Die Auswirkungen der Winde seien zwar beträchtlich, aber die unterschiedlichen Verhaltensweisen der globalen Erwärmung in der nördlichen und südlichen Hemisphäre führten zu gegensätzlichen Ergebnissen in den Regionen, so Zender.
In Grönland wird die windgetriebene Oberflächenschmelze dadurch verstärkt, dass die riesige Insel «so warm wird, dass das Sonnenlicht allein (ohne Wind) ausreicht, um sie zu schmelzen», so Zender. Die 10-prozentige Zunahme der windgetriebenen Schmelze in Verbindung mit den wärmeren Lufttemperaturen an der Oberfläche hat zu einer 34-prozentigen Zunahme der gesamten Eisschmelze an der Oberfläche geführt. Er führt dieses Ergebnis zum Teil auf den Einfluss der globalen Erwärmung auf die Nordatlantische Oszillation (NAO) zurück, einen Index für den Druckunterschied auf dem Meeresspiegel. Die Verschiebung der NAO in eine positive Phase hat zu einem unterdurchschnittlichen Luftdruck in hohen Breiten geführt und warme Luft über Grönland und anderen arktischen Gebieten herbeigeführt.
Das Autorenteam fand heraus, dass im Gegensatz zu Grönland die gesamte Oberflächenschmelze in der Antarktis seit 2000 um etwa 15 Prozent zurückgegangen ist. Die schlechte Nachricht ist, dass dieser Rückgang größtenteils auf eine um 32 Prozent geringere, durch den Wind erzeugte Schmelze auf der Antarktischen Halbinsel zurückzuführen ist, wo bereits zwei gefährdete Eisschelfe zusammengebrochen sind. Zender sagte, es sei ein Glück, dass sich das in den 1980er Jahren entdeckte Ozonloch in der Antarktis weiter erholt, was vorübergehend dazu beiträgt, die Oberfläche vor weiterem Abschmelzen zu isolieren.

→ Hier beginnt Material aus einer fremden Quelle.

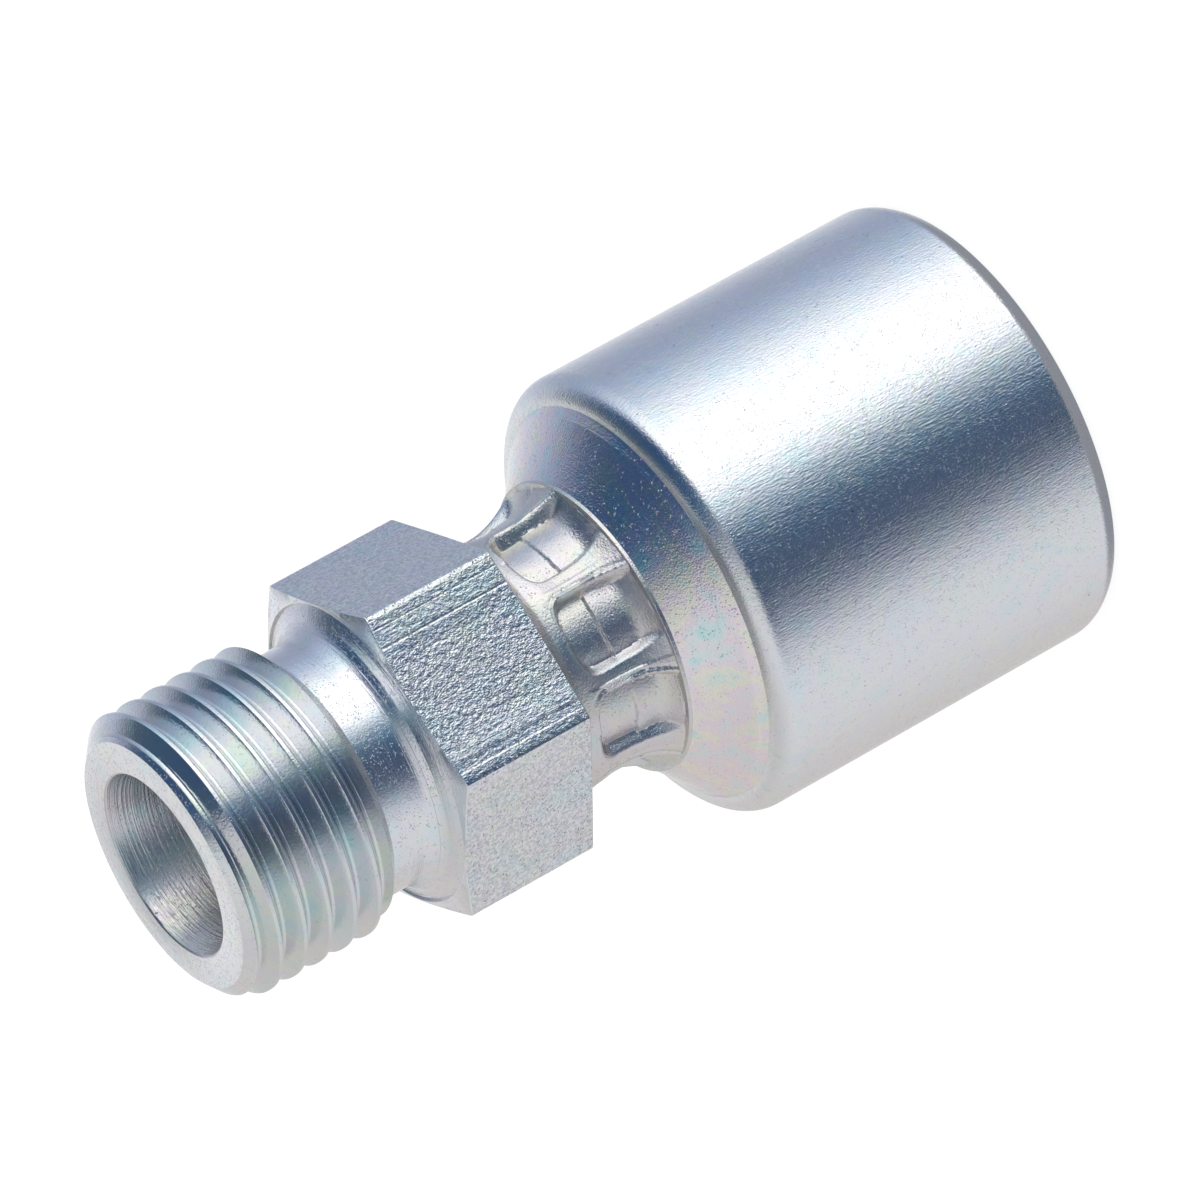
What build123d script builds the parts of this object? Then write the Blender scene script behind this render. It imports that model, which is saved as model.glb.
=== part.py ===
from build123d import *
import math
import os

# Hydraulic hose coupling: a male stem for a 24 degree cone fitting, with a crimp ferrule staked on it.
# It stands on the ferrule's open rim, thread upwards. Millimetres, origin at the middle of that rim.

os.makedirs("parts", exist_ok=True)

# Hose that the coupling is made for
hose_outside_diameter = 18.4
hose_inside_diameter = 8.4

# Ferrule shell, with the rings of teeth that grip the hose
shell_wall = 2.5
rim_chamfer_height = 0.65
rim_chamfer_width = 0.45
mouth_chamfer = 0.6
mouth_length = 2.2
tooth_count = 5
tooth_pitch = 3.2
tooth_height = 0.7
tooth_flank = 1.6
cavity_end_length = 2.0
cavity_corner_chamfer = 0.7

# Ferrule shoulder: a round, a narrow bright band, and a dished face up to the collar's root
shoulder_round = 1.3
edge_band_width = 0.4
edge_band_height = 0.43
dish_height = 2.2
root_wall = 3.9
root_ledge_width = 0.3
root_ledge_height = 0.22

# Ferrule collar, and the pockets that the staking tool leaves in it
collar_bore_diameter = 11.3
collar_wall = 1.4
collar_edge_chamfer = 0.45
root_shoulder_width = 1.15
flare_length = 2.68
pocket_count = 8
pocket_first_angle = 38.0
pocket_width = 4.2
pocket_margin = 1.15
pocket_front_length = 2.2
pocket_rear_length = 1.25
pocket_root_length = 1.03
pocket_depth = 0.55
pocket_floor_rise = 0.14
pocket_step = 0.14
pocket_root_hollow = 0.22

# Locking groove of the stem, which the ferrule's inner rib fills
running_clearance = 0.1
groove_margin = 0.7
groove_length = 3.6
groove_depth = 0.5

# Hose insert
insert_recess = 1.5
insert_tip_chamfer = 0.5
insert_nose_length = 0.9
insert_plain_length = 1.0
shank_reach = 0.3
barb_pitch = 3.2
barb_height = 0.35

# Hexagon
hex_across_flats = 17.0
hex_gap = 0.67
hex_length = 7.58
hex_turned_angle = 11.0
hex_neck_round = 1.55

# Threaded end, left as a plain blank at the major diameter
thread_diameter = 16.0
thread_length = 8.35
runout_angle = 52.0
neck_undercut = 1.125
neck_length = 1.616
lead_chamfer_width = 1.125
lead_chamfer_height = 0.95

# Cone socket and bore
cone_half_angle = 12.0
mouth_diameter = 10.15
mouth_edge_break = 0.12
tube_bore_diameter = 8.1
tube_stop_depth = 7.0
through_bore_diameter = 5.0

# Radii that follow from the sizes above
grip_radius = hose_outside_diameter / 2
cavity_radius = grip_radius + tooth_height
shell_radius = cavity_radius + shell_wall
rim_radius = shell_radius - rim_chamfer_width
band_radius = shell_radius - shoulder_round
edge_radius = band_radius - edge_band_width
bore_radius = collar_bore_diameter / 2
collar_radius = bore_radius + collar_wall
root_radius = collar_radius + root_shoulder_width
ledge_radius = root_radius - root_ledge_width
flare_width = ledge_radius - collar_radius
flare_round = (flare_width**2 + flare_length**2) / (2 * flare_width)
shank_radius = bore_radius - running_clearance
groove_radius = shank_radius - groove_depth
rib_radius = groove_radius + running_clearance
barb_radius = hose_inside_diameter / 2
insert_radius = barb_radius - barb_height
hex_corner_radius = hex_across_flats / math.sqrt(3)
thread_radius = thread_diameter / 2
neck_radius = thread_radius - neck_undercut
neck_round = min(hex_neck_round, hex_across_flats / 2 - neck_radius)
turned_slope = math.tan(math.radians(hex_turned_angle))
socket_radius = tube_bore_diameter / 2

# Heights of the ferrule, from its rim up
cavity_height = mouth_length + tooth_count * tooth_pitch + cavity_end_length
root_height = cavity_height + root_wall
edge_height = root_height - dish_height
band_height = edge_height - edge_band_height
ledge_height = root_height + root_ledge_height
flare_height = ledge_height + flare_length
pocket_foot_height = ledge_height + pocket_root_length
pocket_step_height = pocket_foot_height + pocket_rear_length
pocket_top_height = pocket_step_height + pocket_front_length
collar_height = pocket_top_height + pocket_margin
groove_top_height = collar_height - groove_margin
groove_bottom_height = groove_top_height - groove_length

# Heights of the stem, from the ferrule up
shank_foot_height = cavity_height - shank_reach
shank_height = shank_foot_height + shank_radius - insert_radius
barb_foot_height = insert_recess + insert_nose_length
barb_count = int((shank_foot_height - insert_plain_length - barb_foot_height) / barb_pitch)
hex_bottom_height = collar_height + hex_gap
hex_top_height = hex_bottom_height + hex_length


def turned_face_height(radius):
    """Height of the hexagon's shallow turned front cone at a radius."""
    return hex_top_height + (hex_corner_radius - radius) * turned_slope


round_foot_radius = neck_radius + neck_round - neck_round * math.sin(math.radians(hex_turned_angle))
round_foot_height = turned_face_height(round_foot_radius)
neck_height = round_foot_height + neck_round * math.cos(math.radians(hex_turned_angle))
runout_height = neck_height + neck_length
thread_foot_height = runout_height + neck_undercut / math.tan(math.radians(runout_angle))
front_height = thread_foot_height + thread_length

# Ferrule: turned shell, shoulder and collar
with BuildPart() as ferrule:
    with BuildSketch(Plane.XZ) as shell_section:
        with BuildLine() as shell_outline:
            # Outside, from the open rim up to the front of the collar and down its bore
            Polyline((rim_radius, 0), (shell_radius, rim_chamfer_height), (shell_radius, band_height - shoulder_round))
            RadiusArc((shell_radius, band_height - shoulder_round), (band_radius, band_height), -shoulder_round)
            Polyline(
                (band_radius, band_height),
                (edge_radius, edge_height),
                (root_radius, root_height),
                (root_radius, ledge_height),
                (ledge_radius, ledge_height),
            )
            # Collar, which flares out to its root in one round
            RadiusArc((ledge_radius, ledge_height), (collar_radius, flare_height), flare_round)
            Polyline(
                (collar_radius, flare_height),
                (collar_radius, collar_height - collar_edge_chamfer),
                (collar_radius - collar_edge_chamfer, collar_height),
                (bore_radius, collar_height),
                (bore_radius, groove_top_height),
                (rib_radius, groove_top_height),
                (rib_radius, groove_bottom_height + running_clearance),
                (bore_radius, groove_bottom_height + running_clearance),
                (bore_radius, cavity_height),
                (cavity_radius - cavity_corner_chamfer, cavity_height),
                (cavity_radius, cavity_height - cavity_corner_chamfer),
            )
            # Inside, down over the saw teeth to the mouth: square backs face the blind end
            teeth = [(cavity_radius, cavity_height - cavity_corner_chamfer)]
            for tooth in reversed(range(tooth_count)):
                foot = mouth_length + tooth * tooth_pitch
                teeth += [(cavity_radius, foot + tooth_flank), (grip_radius, foot + tooth_flank), (cavity_radius, foot)]
            Polyline(*teeth, (cavity_radius, mouth_chamfer), (cavity_radius + mouth_chamfer, 0), (rim_radius, 0))
        make_face()
    revolve(axis=Axis.Z)

    # Stepped pockets round the collar, deeper towards the hexagon
    floor_radius = collar_radius - pocket_depth
    step_radius = floor_radius + pocket_floor_rise
    foot_radius = step_radius + pocket_step + pocket_floor_rise
    for pocket in range(pocket_count):
        turn = math.radians(pocket_first_angle + pocket * 360 / pocket_count)
        outwards = (math.cos(turn), math.sin(turn), 0)
        across = (math.sin(turn), -math.cos(turn), 0)
        with BuildSketch(Plane((0, 0, 0), x_dir=outwards, z_dir=across)) as pocket_section:
            with BuildLine() as pocket_outline:
                Polyline(
                    (ledge_radius, ledge_height),
                    (root_radius, ledge_height),
                    (root_radius, pocket_top_height),
                    (floor_radius, pocket_top_height),
                    (step_radius, pocket_step_height),
                    (step_radius + pocket_step, pocket_step_height),
                    (foot_radius, pocket_foot_height),
                )
                SagittaArc((foot_radius, pocket_foot_height), (ledge_radius, ledge_height), -pocket_root_hollow)
            make_face()
        extrude(amount=pocket_width / 2, both=True, mode=Mode.SUBTRACT)

# Stem: thread blank, neck, hexagon, locking groove and barbed insert, all one piece of hexagon bar
with BuildPart() as stem:
    with BuildSketch(Plane.XY.offset(hex_bottom_height)) as hex_section:
        RegularPolygon(radius=hex_across_flats / 2, side_count=6, major_radius=False)
    extrude(amount=turned_face_height(neck_radius) - hex_bottom_height)

    # The front of the hexagon is turned to a shallow cone, its back is left square
    with BuildSketch(Plane.XZ) as turned_section:
        with BuildLine() as turned_outline:
            Polyline(
                (0, hex_bottom_height),
                (hex_corner_radius, hex_bottom_height),
                (hex_corner_radius, hex_top_height),
                (neck_radius, turned_face_height(neck_radius)),
                (0, turned_face_height(neck_radius)),
                close=True,
            )
        make_face()
    revolve(axis=Axis.Z, mode=Mode.INTERSECT)

    with BuildSketch(Plane.XZ) as spindle_section:
        with BuildLine() as spindle_outline:
            # Threaded end down to the neck and its round into the hexagon
            Polyline(
                (0, front_height),
                (thread_radius - lead_chamfer_width, front_height),
                (thread_radius, front_height - lead_chamfer_height),
                (thread_radius, thread_foot_height),
                (neck_radius, runout_height),
                (neck_radius, neck_height),
            )
            RadiusArc((neck_radius, neck_height), (round_foot_radius, round_foot_height), -neck_round)
            # Shank with the locking groove, then the barbed insert down to its tip
            barbs = [(insert_radius, shank_foot_height)]
            for barb in reversed(range(barb_count)):
                top = barb_foot_height + (barb + 1) * barb_pitch
                barbs += [(insert_radius, top), (barb_radius, top)]
            Polyline(
                (round_foot_radius, round_foot_height),
                (round_foot_radius, hex_top_height),
                (shank_radius, hex_top_height),
                (shank_radius, groove_top_height),
                (groove_radius, groove_top_height),
                (groove_radius, groove_bottom_height),
                (shank_radius, groove_bottom_height),
                (shank_radius, shank_height),
                *barbs,
                (insert_radius, barb_foot_height),
                (insert_radius, insert_recess + insert_tip_chamfer),
                (insert_radius - insert_tip_chamfer, insert_recess),
                (0, insert_recess),
                (0, front_height),
            )
        make_face()
    revolve(axis=Axis.Z)

    # Cone socket, straight tube seat with its stop, and the bore right through
    with BuildSketch(Plane.XZ) as socket_section:
        with BuildLine() as socket_outline:
            cone_depth = (mouth_diameter - tube_bore_diameter) / 2 / math.tan(math.radians(cone_half_angle))
            Polyline(
                (0, front_height),
                (mouth_diameter / 2, front_height),
                (socket_radius, front_height - cone_depth),
                (socket_radius, front_height - tube_stop_depth),
                (through_bore_diameter / 2, front_height - tube_stop_depth),
                (through_bore_diameter / 2, insert_recess),
                (0, insert_recess),
                close=True,
            )
        make_face()
    revolve(axis=Axis.Z, mode=Mode.SUBTRACT)
    mouth_edge = stem.edges().filter_by(GeomType.CIRCLE).group_by(Axis.Z)[-1].sort_by(SortBy.RADIUS)[0]
    chamfer(mouth_edge, mouth_edge_break)

ferrule.part.label = "ferrule"
stem.part.label = "stem"
export_step(ferrule.part, "parts/ferrule.step")
export_step(stem.part, "parts/stem.step")
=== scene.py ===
"""Hydraulic hose coupling, dressed: a turned and threaded stem with a crimp ferrule staked on it.

The pieces are modelled in millimetres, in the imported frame, and become metres when they are finished.
"""

import logging
import math
from collections.abc import Callable, Iterator, Sequence
from dataclasses import dataclass, field
from enum import Enum

import bmesh
import bpy
from mathutils import Matrix, Vector, noise


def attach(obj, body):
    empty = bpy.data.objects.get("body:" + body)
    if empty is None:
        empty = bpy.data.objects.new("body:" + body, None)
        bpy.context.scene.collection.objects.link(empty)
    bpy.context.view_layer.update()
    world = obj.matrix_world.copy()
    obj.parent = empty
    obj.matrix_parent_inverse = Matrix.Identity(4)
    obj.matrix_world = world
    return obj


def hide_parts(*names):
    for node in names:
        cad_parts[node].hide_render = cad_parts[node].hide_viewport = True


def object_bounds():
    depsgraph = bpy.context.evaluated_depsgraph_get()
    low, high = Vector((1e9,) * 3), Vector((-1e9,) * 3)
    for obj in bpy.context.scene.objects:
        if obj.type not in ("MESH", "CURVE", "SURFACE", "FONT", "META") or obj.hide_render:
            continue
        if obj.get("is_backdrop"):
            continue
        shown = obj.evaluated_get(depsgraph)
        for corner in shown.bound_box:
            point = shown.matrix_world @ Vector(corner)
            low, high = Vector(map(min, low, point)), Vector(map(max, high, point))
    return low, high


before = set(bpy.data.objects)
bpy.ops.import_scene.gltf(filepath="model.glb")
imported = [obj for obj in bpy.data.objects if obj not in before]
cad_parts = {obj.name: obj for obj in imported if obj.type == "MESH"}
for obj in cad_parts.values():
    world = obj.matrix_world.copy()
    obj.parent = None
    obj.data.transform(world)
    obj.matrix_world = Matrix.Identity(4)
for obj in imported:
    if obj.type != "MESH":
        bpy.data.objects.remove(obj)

log = logging.getLogger("coupling")

# One millimetre in metres, and the distance in millimetres under which two places count as one
METRE = 0.001
NEAR = 0.002
SHARP_ANGLE = math.radians(35)

Point = tuple[float, float]
Colour = tuple[float, float, float]


def smooth(value: float, low: float, high: float) -> float:
    """Eased step.

    Args:
        value: Number to place between the limits.
        low: Where the step starts, at 0.
        high: Where the step ends, at 1.

    Returns:
        A number from 0 to 1.
    """
    share = min(max((value - low) / (high - low), 0.0), 1.0)
    return share * share * (3 - 2 * share)


def arc(centre: Point, radius: float, start: float, end: float, steps: int) -> list[Point]:
    """Points along a round of a turned section.

    Args:
        centre: Radius and height of the round's centre.
        radius: Radius of the round.
        start: Angle of the first point, in degrees.
        end: Angle of the last point, in degrees.
        steps: Number of runs between the points.

    Returns:
        The points, both ends included.
    """
    angles = (math.radians(start + (end - start) * step / steps) for step in range(steps + 1))
    return [(centre[0] + radius * math.cos(a), centre[1] + radius * math.sin(a)) for a in angles]


def placed(name: str, mesh: bmesh.types.BMesh) -> bpy.types.Object:
    """Makes an object of a finished mesh and puts it in the scene, at the origin."""
    data = bpy.data.meshes.new(name)
    mesh.to_mesh(data)
    mesh.free()
    made = bpy.data.objects.new(name, data)
    bpy.context.scene.collection.objects.link(made)
    return made


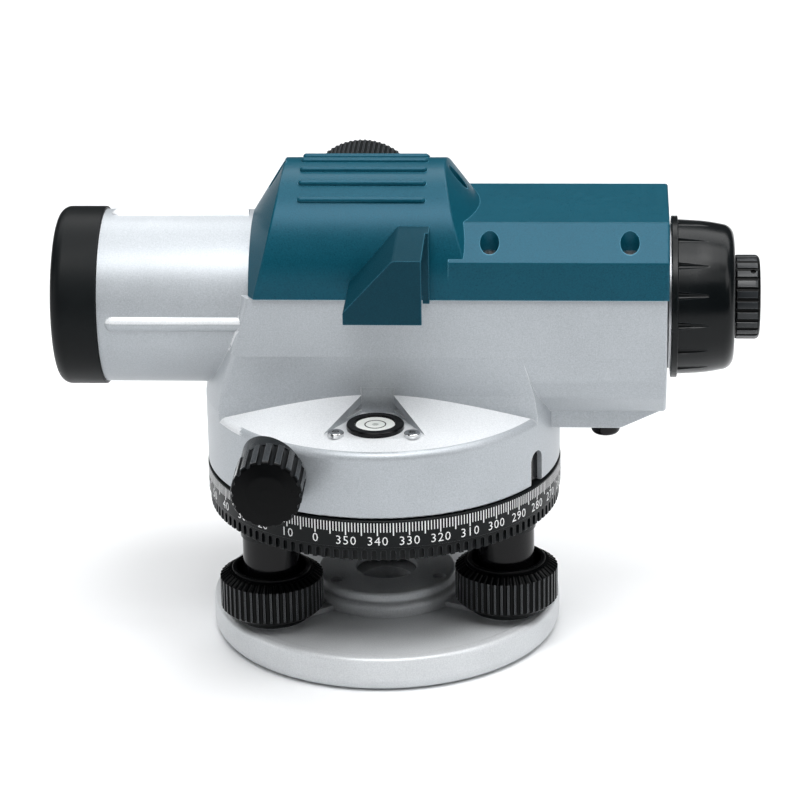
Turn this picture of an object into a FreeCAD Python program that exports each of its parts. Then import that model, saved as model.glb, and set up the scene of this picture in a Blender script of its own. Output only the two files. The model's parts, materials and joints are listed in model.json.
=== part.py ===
import FreeCAD, Part
import math
import os

# Automatic level, millimetres. +Z is up, +X points to the eyepiece, -X to the objective.
# The origin is the tripod thread's axis at the underside of the base plate.

V = FreeCAD.Vector
ALONG_X = V(1, 0, 0)
ALONG_Y = V(0, 1, 0)
ALONG_Z = V(0, 0, 1)

# Base plate and tripod thread
THREAD_R = 7.94
BASE_R = 54.8
BASE_TOP = 11.3
DISH_TOP = 10.8
HUB_R = 20.0
HUB_TOP = 14.0

# Footscrews: three, on one circle, 120 degrees apart
FOOT_CIRCLE = 42.2
FOOT_ANGLES = (-24.0, 216.0, 96.0)
BALL_R = 4.8
BALL_Z = 7.5
SOCKET_R = 5.0
SCREW_R = 4.0
SCREW_BORE_R = 4.08
KNOB_R = 16.0
KNOB_Z0 = 15.2
KNOB_Z1 = 28.2
KNOB_RIBS = 48

# Spring plate over the base plate's hub
DOME_R = 24.4
DOME_TOP = 18.0
DOME_WALL = 1.4
DOME_HOLE_R = 9.5
DOME_SHOULDER_R = 22.0
DOME_RIM = 15.2
DOME_SCREW_CIRCLE = 18.7

# Tribrach and the vertical axis
TRIBRACH_Z0 = 40.0
TRIBRACH_Z1 = 47.0
TRIBRACH_HUB_R = 29.7
TRIBRACH_HUB_TOP = 56.0
SPINDLE_R = 10.95
BUSH_R = 11.0
BUSH_OUTER_R = 16.0
BUSH_TOP = 76.0

# Graduated circle
CIRCLE_R = 55.2
CIRCLE_WALL_R = 52.5
CIRCLE_Z0 = 44.0
CIRCLE_Z1 = 57.3
KNURL_TOP = 48.4
KNURL_TEETH = 120

# Housing: round drum, conical platform, upright walls, tube and rear box
DRUM_R = 55.0
DRUM_INNER_R = 51.5
DRUM_Z0 = 57.8
RIM_R = 52.5
RIM_Z = 79.0
CONE_SLOPE = 0.28
NECK_Z = (80.0, 108.5, 137.0)
NECK_R = (55.0, 50.0, 42.0)
WALL_Y = 28.0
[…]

«Die Eisschilde in Grönland und der Antarktis halten mehr als 60 Meter Wasser vom Ozean fern, und ihr Schmelzen hat den globalen Meeresspiegel seit 1992 um etwa einen halben Zentimeter erhöht», sagte Zender, der eine gemeinsame Stelle im Fachbereich Informatik der UCI innehat. «Obwohl Grönland in den letzten Jahrzehnten die Hauptursache für den Anstieg des Meeresspiegels war, liegt die Antarktis dicht dahinter, holt auf und wird schließlich den Anstieg des Meeresspiegels dominieren. Daher ist es wichtig, die Schmelze beider Eisschilde zu überwachen und zu modellieren, auch im Hinblick darauf, wie der Klimawandel das Verhältnis zwischen Wind und Eis verändert.»
Er hofft, dass die Forschung zur Rolle der Föhn- und katabatischen Winde in den Polarregionen den Klimawissenschaftlern helfen wird, die physikalische Genauigkeit der Erdsystemmodelle zu verbessern.